Stored data entries —
· · · · · · ·

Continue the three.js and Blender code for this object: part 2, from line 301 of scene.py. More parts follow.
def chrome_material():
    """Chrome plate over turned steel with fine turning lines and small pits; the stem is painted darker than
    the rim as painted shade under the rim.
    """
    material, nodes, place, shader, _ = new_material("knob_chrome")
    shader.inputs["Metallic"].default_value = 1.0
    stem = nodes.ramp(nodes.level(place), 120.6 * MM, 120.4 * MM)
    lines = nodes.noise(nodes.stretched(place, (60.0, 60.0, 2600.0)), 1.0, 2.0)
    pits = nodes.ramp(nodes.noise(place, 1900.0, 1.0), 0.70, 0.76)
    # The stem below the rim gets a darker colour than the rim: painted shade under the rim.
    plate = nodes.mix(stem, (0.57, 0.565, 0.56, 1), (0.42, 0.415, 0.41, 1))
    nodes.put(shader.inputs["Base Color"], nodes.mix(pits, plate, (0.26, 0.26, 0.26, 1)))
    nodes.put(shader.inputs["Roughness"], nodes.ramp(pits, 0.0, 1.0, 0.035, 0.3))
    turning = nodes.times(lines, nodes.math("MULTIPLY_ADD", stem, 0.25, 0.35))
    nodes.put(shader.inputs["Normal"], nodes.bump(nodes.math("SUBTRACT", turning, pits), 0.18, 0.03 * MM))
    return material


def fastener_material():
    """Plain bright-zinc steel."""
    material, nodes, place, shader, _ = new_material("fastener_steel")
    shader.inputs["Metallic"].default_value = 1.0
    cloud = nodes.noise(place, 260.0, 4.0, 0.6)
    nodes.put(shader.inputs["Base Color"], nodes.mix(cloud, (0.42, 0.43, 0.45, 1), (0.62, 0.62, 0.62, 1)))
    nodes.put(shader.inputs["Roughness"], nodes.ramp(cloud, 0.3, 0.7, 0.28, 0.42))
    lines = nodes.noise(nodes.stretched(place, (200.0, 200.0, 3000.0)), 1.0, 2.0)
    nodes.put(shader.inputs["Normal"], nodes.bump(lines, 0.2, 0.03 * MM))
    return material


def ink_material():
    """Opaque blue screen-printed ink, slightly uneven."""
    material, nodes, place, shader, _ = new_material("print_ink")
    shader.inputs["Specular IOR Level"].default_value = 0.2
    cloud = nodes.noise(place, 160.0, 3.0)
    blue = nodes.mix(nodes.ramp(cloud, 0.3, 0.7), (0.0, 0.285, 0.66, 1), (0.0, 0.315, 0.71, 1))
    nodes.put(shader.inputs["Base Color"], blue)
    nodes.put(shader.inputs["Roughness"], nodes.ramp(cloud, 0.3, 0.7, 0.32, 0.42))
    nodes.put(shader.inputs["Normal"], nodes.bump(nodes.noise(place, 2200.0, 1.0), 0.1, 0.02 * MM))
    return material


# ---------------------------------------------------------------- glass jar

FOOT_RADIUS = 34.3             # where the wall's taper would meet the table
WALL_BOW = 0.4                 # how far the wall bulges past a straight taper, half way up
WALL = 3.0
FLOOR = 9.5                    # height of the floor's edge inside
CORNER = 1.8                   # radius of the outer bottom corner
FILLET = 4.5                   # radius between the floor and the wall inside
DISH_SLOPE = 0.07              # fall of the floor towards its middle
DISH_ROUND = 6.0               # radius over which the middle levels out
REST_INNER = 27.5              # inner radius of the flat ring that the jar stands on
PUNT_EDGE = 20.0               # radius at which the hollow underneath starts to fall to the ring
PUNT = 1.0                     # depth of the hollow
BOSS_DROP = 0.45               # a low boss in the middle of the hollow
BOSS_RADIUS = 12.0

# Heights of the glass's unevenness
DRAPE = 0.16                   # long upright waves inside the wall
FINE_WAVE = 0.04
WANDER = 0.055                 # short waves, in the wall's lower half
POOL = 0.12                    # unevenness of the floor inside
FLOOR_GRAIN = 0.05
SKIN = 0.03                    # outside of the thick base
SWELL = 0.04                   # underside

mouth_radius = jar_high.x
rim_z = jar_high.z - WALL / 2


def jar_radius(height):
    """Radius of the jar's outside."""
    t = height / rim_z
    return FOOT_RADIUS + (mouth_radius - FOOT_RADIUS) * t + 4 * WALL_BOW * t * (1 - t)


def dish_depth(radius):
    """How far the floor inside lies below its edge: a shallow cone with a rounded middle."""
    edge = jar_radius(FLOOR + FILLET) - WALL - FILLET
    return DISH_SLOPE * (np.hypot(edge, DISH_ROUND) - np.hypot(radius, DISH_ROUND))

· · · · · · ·

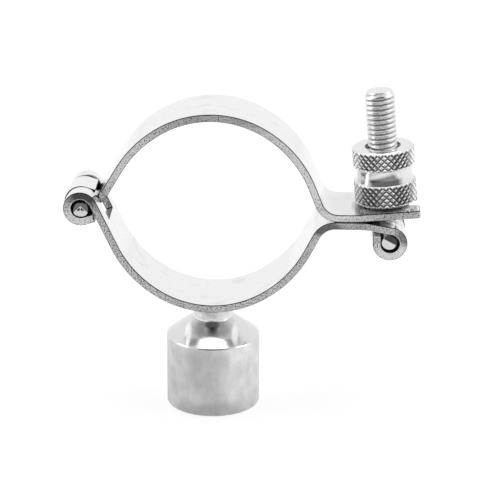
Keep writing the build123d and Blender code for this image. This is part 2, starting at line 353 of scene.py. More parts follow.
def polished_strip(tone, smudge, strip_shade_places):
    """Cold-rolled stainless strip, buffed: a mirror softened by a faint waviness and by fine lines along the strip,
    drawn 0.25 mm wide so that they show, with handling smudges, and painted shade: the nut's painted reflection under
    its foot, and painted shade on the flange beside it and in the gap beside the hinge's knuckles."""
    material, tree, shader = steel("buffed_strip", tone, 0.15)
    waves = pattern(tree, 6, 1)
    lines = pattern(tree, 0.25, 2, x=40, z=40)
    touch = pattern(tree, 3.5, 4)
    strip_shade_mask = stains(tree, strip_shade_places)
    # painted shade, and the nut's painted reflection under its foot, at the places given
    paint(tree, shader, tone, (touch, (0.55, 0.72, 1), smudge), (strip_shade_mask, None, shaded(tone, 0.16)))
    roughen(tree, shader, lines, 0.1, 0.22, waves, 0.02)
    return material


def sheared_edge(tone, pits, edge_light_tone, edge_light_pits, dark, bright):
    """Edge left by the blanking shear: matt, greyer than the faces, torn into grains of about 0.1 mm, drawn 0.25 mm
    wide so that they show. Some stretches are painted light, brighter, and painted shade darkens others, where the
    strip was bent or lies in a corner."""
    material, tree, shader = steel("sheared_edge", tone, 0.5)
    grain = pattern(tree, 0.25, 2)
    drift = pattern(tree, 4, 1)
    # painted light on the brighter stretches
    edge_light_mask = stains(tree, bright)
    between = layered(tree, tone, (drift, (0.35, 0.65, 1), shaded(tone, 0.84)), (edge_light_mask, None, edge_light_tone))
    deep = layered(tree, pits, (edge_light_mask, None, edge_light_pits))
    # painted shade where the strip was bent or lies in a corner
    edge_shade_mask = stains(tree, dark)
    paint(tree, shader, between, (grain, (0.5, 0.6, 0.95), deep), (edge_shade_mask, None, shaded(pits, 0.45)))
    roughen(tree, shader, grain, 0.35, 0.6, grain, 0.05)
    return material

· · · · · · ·

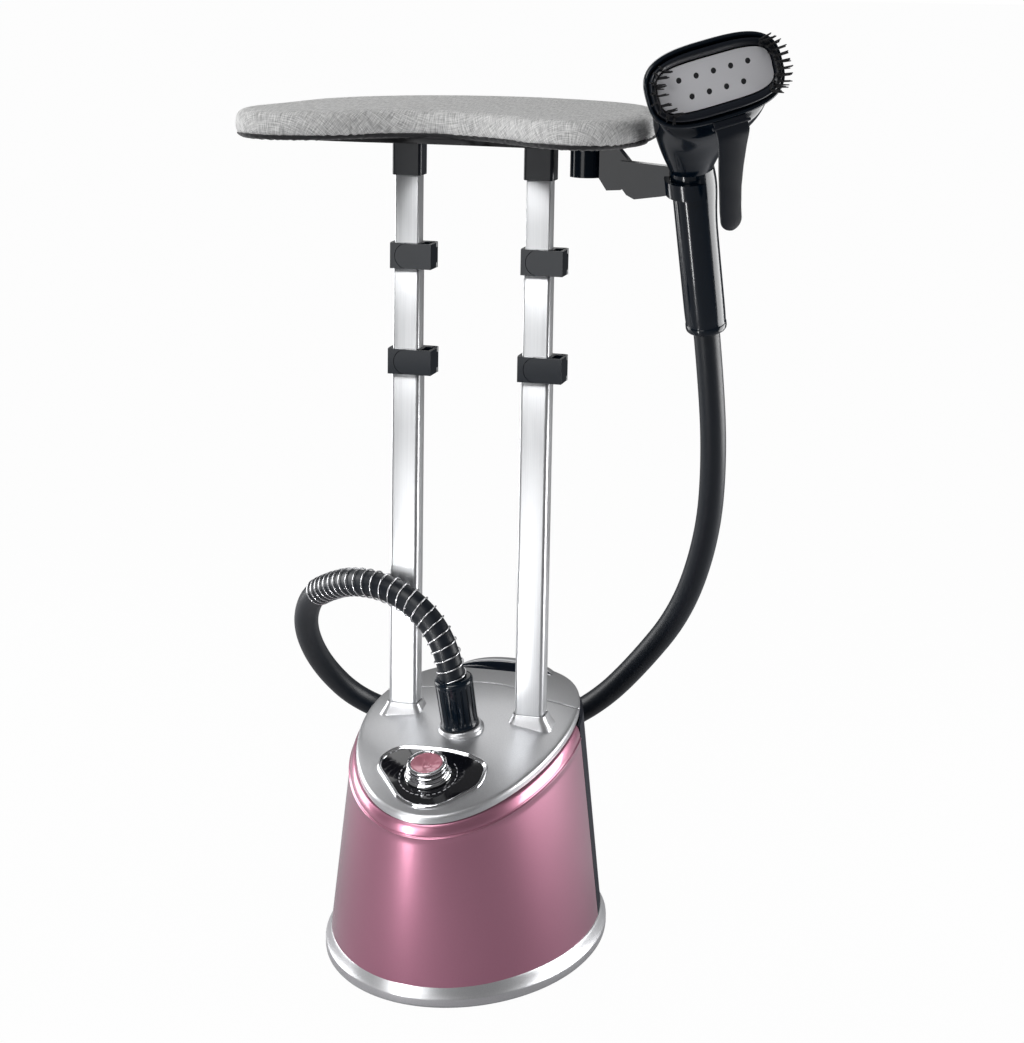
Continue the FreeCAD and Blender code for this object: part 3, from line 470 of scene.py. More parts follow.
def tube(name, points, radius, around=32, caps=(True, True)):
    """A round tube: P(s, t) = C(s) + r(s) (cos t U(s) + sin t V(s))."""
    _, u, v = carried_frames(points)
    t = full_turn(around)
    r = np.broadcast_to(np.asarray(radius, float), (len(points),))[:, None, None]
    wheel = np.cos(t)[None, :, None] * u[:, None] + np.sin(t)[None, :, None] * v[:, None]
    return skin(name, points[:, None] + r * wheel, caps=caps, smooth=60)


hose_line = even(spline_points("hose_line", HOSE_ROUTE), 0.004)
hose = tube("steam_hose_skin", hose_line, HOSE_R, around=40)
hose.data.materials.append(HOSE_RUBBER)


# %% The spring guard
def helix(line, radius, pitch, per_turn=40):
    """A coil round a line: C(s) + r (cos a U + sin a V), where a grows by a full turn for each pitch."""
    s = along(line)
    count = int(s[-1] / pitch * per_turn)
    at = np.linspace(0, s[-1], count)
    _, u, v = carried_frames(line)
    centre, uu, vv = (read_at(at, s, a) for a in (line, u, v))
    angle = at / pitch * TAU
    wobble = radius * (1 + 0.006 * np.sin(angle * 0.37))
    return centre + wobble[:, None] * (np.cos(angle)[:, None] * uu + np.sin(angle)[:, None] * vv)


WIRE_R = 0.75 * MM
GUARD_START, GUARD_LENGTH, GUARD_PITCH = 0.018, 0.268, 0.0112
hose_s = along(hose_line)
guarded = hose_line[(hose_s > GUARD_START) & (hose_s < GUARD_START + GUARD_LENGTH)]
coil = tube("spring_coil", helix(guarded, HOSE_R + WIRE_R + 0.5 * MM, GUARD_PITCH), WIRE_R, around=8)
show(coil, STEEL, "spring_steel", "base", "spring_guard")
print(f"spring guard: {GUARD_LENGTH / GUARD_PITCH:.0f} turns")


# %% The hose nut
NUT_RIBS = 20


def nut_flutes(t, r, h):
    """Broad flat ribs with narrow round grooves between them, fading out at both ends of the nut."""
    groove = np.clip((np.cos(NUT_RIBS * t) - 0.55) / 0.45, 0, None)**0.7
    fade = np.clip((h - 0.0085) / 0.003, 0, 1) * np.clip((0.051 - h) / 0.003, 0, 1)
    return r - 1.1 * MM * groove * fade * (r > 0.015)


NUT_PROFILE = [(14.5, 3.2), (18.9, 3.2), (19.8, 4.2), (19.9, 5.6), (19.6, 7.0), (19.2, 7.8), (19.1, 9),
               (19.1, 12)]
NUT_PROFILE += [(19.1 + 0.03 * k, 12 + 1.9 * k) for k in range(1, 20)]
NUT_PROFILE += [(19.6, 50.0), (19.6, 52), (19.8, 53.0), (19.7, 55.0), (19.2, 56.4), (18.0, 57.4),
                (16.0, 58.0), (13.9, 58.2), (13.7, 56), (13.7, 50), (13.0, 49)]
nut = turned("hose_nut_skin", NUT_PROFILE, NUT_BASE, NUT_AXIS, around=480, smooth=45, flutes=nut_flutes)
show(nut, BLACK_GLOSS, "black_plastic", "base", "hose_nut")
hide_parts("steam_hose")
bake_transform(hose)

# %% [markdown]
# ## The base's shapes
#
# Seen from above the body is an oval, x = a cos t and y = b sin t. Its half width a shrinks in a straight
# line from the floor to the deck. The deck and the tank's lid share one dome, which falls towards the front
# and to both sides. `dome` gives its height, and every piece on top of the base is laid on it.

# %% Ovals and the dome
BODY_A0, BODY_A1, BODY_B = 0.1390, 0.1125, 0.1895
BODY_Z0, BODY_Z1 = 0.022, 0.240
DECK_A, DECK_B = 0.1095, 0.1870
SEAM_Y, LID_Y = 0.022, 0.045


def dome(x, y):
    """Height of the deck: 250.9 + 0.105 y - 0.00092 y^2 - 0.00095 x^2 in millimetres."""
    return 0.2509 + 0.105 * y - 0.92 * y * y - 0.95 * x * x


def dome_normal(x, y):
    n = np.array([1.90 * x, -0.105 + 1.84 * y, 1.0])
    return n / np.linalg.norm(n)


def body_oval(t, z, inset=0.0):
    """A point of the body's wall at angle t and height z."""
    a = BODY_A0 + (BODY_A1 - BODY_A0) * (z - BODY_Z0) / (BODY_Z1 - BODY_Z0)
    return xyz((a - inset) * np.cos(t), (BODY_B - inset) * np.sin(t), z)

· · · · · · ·

Given task — Pull out all lines from the listing that contain the string "follow".

Exercise answer —
Continue the three.js and Blender code for this object: part 2, from line 301 of scene.py. More parts follow.
Keep writing the build123d and Blender code for this image. This is part 2, starting at line 353 of scene.py. More parts follow.
Continue the FreeCAD and Blender code for this object: part 3, from line 470 of scene.py. More parts follow.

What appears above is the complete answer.